> [DATA BLOCK]
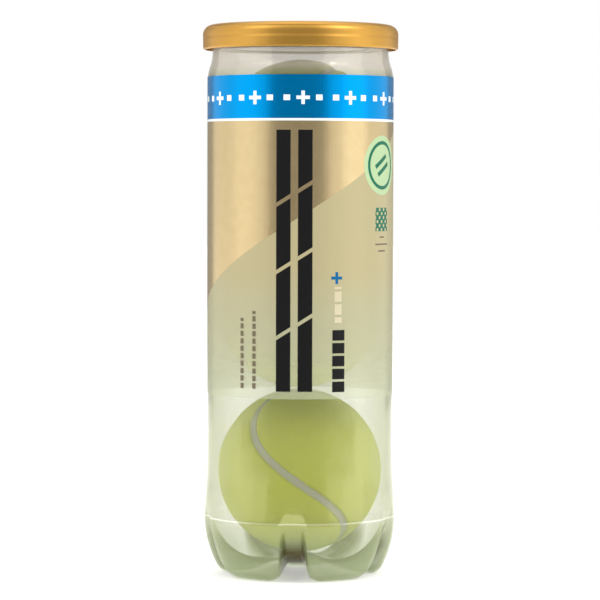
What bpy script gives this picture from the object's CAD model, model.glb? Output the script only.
from math import cos, pi, radians, sin, sqrt

import bmesh
import bpy
import numpy as np
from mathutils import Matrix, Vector


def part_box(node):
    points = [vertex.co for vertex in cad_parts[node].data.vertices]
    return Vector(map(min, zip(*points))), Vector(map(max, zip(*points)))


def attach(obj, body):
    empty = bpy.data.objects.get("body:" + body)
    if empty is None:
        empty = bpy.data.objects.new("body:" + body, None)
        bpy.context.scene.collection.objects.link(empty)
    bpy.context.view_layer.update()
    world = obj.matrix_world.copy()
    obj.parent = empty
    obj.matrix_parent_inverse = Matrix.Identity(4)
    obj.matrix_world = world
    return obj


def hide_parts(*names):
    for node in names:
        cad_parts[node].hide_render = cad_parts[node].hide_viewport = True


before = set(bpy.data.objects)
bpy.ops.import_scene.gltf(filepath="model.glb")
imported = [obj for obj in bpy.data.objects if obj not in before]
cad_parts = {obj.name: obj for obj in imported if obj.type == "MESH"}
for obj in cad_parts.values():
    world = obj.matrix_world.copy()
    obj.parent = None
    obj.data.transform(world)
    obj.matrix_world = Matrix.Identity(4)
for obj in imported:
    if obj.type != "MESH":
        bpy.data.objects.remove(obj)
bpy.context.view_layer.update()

# Lengths are millimetres in the shape functions and become metres when a mesh is made.
MM = 0.001

# ---- sizes taken from the frame ----
sleeve_low, sleeve_high = (Vector(c) * 1000 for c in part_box("label"))
SLEEVE_R, SLEEVE_Z0 = sleeve_high.x, sleeve_low.z
FLANGE_Z = (Vector(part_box("can_body")[1]) * 1000).z

# ---- bottle ----
WALL = 0.6
BODY_R, NECK_R = 36.7, 34.9
HUB_Z = 8.0
FOOT_STEP = 72
FOOT_ANGLES = [31.9 + FOOT_STEP * i for i in range(5)]
VALLEY_ANGLES = [angle + FOOT_STEP / 2 for angle in FOOT_ANGLES]
PARTING_Z = 23.4
BOTTLE_AROUND = 540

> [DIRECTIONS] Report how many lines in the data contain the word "Identity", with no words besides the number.

> [ANSWER TO THE TASK] 2